Wednesday, May 02, 2007

Blaakkey, Conference and Gigs.

First up, I'm an AI fan. Go Blake Lewis! Blake is a homeboy from Bothell, Washington. In true creative style, my daughter, instead of studying, created this awesome rendition of this season's American Idol wannabe Blake Lewis. I received permission from said daughter to snazz up my blog with her wondrous manga.

I have a hard time complaining because I think of the notebooks of poetry I wrote instead of filling out my driver's ed handbook. I think of the times I brought in my Robert Heinlein books and put them in front of my geometry. No, I cannot complain, but I will wince when I see the grades. I winced then, and I'll wince now.

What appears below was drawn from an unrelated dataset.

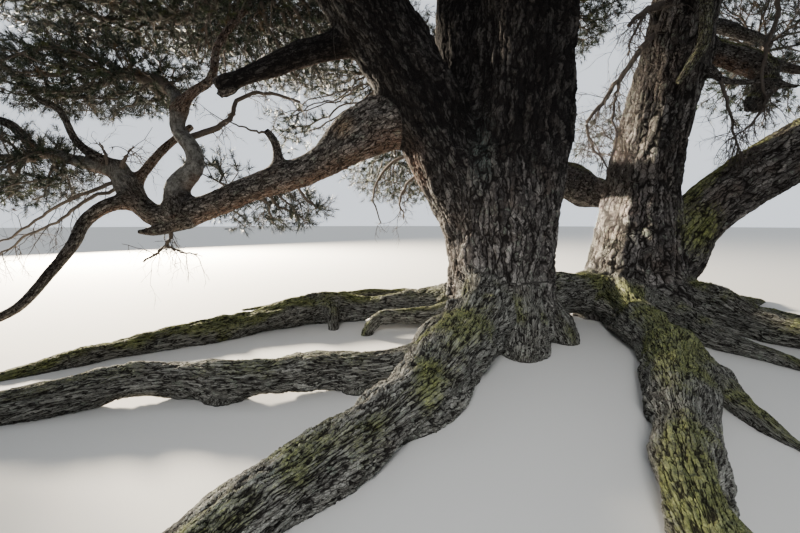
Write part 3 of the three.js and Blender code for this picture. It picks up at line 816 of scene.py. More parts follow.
GRAINS = np.array([grain_of(limb.name) for limb in limbs])
points = coordinates(wood)
gap, way, which, place, radius, share = strongest_two(points)
points -= way * np.clip(gap, -FURTHEST_PULL, FURTHEST_PULL)[:, None]
rooted = np.array([limb.name in ROOTS for limb in limbs], float)
coarse = np.array([limb.name in RIGHT_STEMS for limb in limbs], float)
second = 0.5 * ramp(share, 0.0, 0.5)
on_root = rooted[which[0]] * (1 - second) + rooted[which[1]] * second
relief = np.zeros(len(points))
for layer, weight in ((1, second), (0, 1 - second)):
    closer, per_metre, least, greatest = GRAINS[which[layer]].T
    wide = 1 + 0.7 * rooted[which[layer]] - LARGER_PLATES * coarse[which[layer]]
    stretch = np.stack([wide, wide, closer * np.minimum(wide, 1)], axis=1)
    set_vectors(wood, "grain", place[layer] * stretch)
    bark_fields(wood)
    furrow, split, tone = read(wood, "furrow"), read(wood, "split"), read(wood, "tone")
    height = 0.45 * (tone - 0.5) - furrow - (0.35 - 0.2 * on_root) * split * (1 - furrow)
    height += 0.10 * cloud(place[layer] * 3.1, 21)
    swelling = 0.10 * cloud(place[layer] * (0.30, 0.30, 0.09), 61)
    swelling += 0.05 * cloud(place[layer] * (0.75, 0.75, 0.22), 62)
    thick = np.minimum(radius[layer], THICKEST)
    depth = np.clip(per_metre * radius[layer], least, greatest)
    relief += weight * (height * depth + swelling * thick * (1 + on_root))
for name in ("furrow", "split", "tone"):
    wood.data.attributes.remove(wood.data.attributes[name])
thick = np.minimum(radius[0], THICKEST)
ground_line = ramp(0.16 - points[:, 2], 0, 0.16) * on_root
lump = cloud(points * 1.7, 63) * 0.06 + cloud(points * 4.5, 64) * 0.035
lump += on_root * (0.12 * cloud(points * 3.4, 65) + 0.07 * cloud(points * 8.0, 66))
lump += ground_line * 0.25 * cloud(points * 2.9, 67)
hollow = np.clip(1.2 - np.linalg.norm((points - HOLLOW_PLACE) / HOLLOW_REACH, axis=1), 0, 1)
points += way * (relief + lump * thick - HOLLOW_DEPTH * hollow)[:, None]
set_coordinates(wood, points)

# Where moss, lichen and rusty bark lie, and where shade is painted dark onto the trunk and stems
up = way[:, 2]
low = np.clip(1 - points[:, 2] / 0.9, 0, 1)
patches = cloud(points * 2.3, 71) * 0.6 + cloud(points * 6.5, 72) * 0.4


def spot_mark(place, reach):
    """How near a point is to the place, from 1 there to 0 at the reach along each axis."""
    gap = np.linalg.norm((points - place) / reach, axis=1)
    return np.clip(1.25 - gap + 0.25 * patches, 0, 1)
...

The conference was this past weekend. Much sage advice flooded my mind. I can't even get it all straight yet. I'm a good plotter. That seems to be my strong suit. I apparently need to work on writing technique. I loved Bruce Coville. He's Tigger. I'm Pooh the most, but I can be Piglet and Eeyore and even Rabbit. I'm never Tigger. I loved his ideas about children and their basic need for meaningful work. He pointed out children are now consumers, and that this kind of life has no meaning.

Everyone wants to hear about the editors, so I will mention Abigail Samoun, project editor of Tricycle Press. I thought her 12 steps to creating a picture books were very helpful. She mentioned that her list would appear on her website: . Check it out if you are interested.

Gigs are just pouring in right now. I've almost got all the work I can handle for the next few months. Lots of passages and maybe a book or two are in my immediate future.